Matthew McConaughey and Tye Sheridan in Mud.

Arkansas-born writer-director Jeff Nichols specializes in movies about men in crisis. If his new drama Mud lacks the searing urgency of its predecessors Shotgun Stories (2007) and Take Shelter (2011), it shares a quietly superlative technique and an underlying earnestness. The film's signature image of a mighty river, shot from the gliding perspective of a Steadicam, nicely encapsulates Nichols's modus operandi – there is an enchanted-fairy-tale aspect to Mud, but its bright, calm surface only barely disguises a strong, churning undercurrent.

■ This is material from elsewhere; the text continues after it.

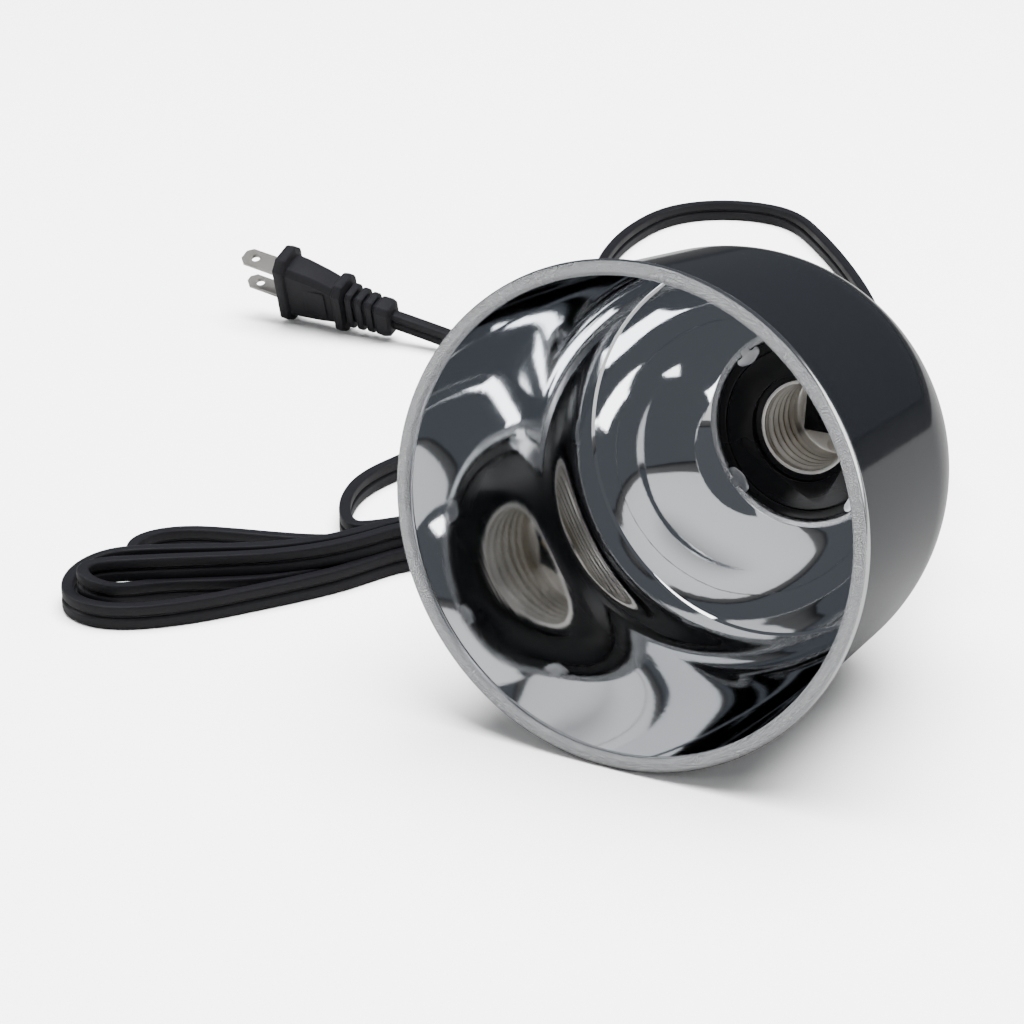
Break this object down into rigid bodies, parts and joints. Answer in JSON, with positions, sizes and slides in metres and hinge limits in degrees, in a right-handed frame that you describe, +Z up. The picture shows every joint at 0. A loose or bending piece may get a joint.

Ellis (Tye Sheridan) is a 14-year-old coping with the slow disintegration of his parents' marriage and its destabilizing effect on his own identity. Despite the sudden stirring of certain adolescent impulses when he's around girls, Ellis still acts very much like a little boy. When he and his best pal Neckbone (Jacob Lofland) go scampering around their small town in search of trouble, they could be modern-day cousins to Tom Sawyer and Huckleberry Finn, with a rickety motorboat substituted for a wooden raft. Their adventures eventually lead them to a secluded island where they discover an old boat lodged in the branches of a tree – a loaded visual symbol that suggests the boys have stumbled into a place that they don't belong.

This misplaced vessel is only the second-weirdest thing they encounter on the island, however. First-place honors go to Mud (Matthew McConaughey), a drawling, snaggle-toothed drifter whose easy manner betrays some sort of deep-seated melancholy. Dirty, disheveled and desperately in need of assistance despite his claims to self-sufficiency, Mud is at once a deeply pitiable and hopelessly romantic figure. Ellis gloms onto him; when the kid learns that Mud has travelled to the island to chase a girl, played by Reese Witherspoon, he duly projects his own lovelorn predicament onto the older man's situation.

Sheridan, who previously starred in Terrence Malick's The Tree of Life, has a transparent quality that's perfect for a young man who wears his heart on his sleeve, and he's wonderful in his scenes with McConaughey, who contributes some expertly comic line readings yet stops short of making Mud into a backwoods caricature. McConaughey's recent rebirth as a character actor in Magic Mike, Killer Joe and Bernie has been predicated on a skillful reconfiguring of his leading-man traits, and his performance here is very clever: It's as if one of his golden-boy romcom heroes had been left out in the elements to rust.

The burgeoning relationship between these two isolated characters – one literally stranded, the other caught between childhood and a harder, more grown-up place – is interesting enough to sustain Mud throughout its inflated running time and various digressions, of which there are too many. Nichols has always been more eloquent with his camera placement than his dialogue, and Mud's script has obvious flaws. A plot thread about a powerful big-city patriarch (Joe Don Baker) who's enlisted some bounty hunters to hunt Mud down for a past transgression rehashes the futility-of-vengeance themes that Nichols distilled beautifully in Shotgun Stories, while that film's star, Michael Shannon, feels wasted in an underwritten role as Neckbone's ne'er-do-well, guitar-picking uncle. Nichols is trying to do too much all at once – to tell an emotional coming-of-age story while also meditating on the psychic toll of violence, while throwing in a dose of Christian imagery (a set of footprints on a beach) for spiritual ballast.

So yes, Mud is messy, but it's also rich and earthy in a way that suggests a filmmaker who is deeply immersed in his story, his characters and his surroundings. A scene where Ellis confronts his father (an excellent Ray McKinnon) about their family's uncertain future is carried by an almost subliminal visual effect: The play of moonlight off the water through a window makes it look like their houseboat is moving even as it's firmly anchored in place. That impression of being carried along by unseen currents works beautifully as an analogue for Ellis's sense of helplessness, and also for Nichols's ultimate control over his material. Even when it feels like Mud is drifting off to sea, the director finds a way to keep the movie – and its audience – exactly where he wants them.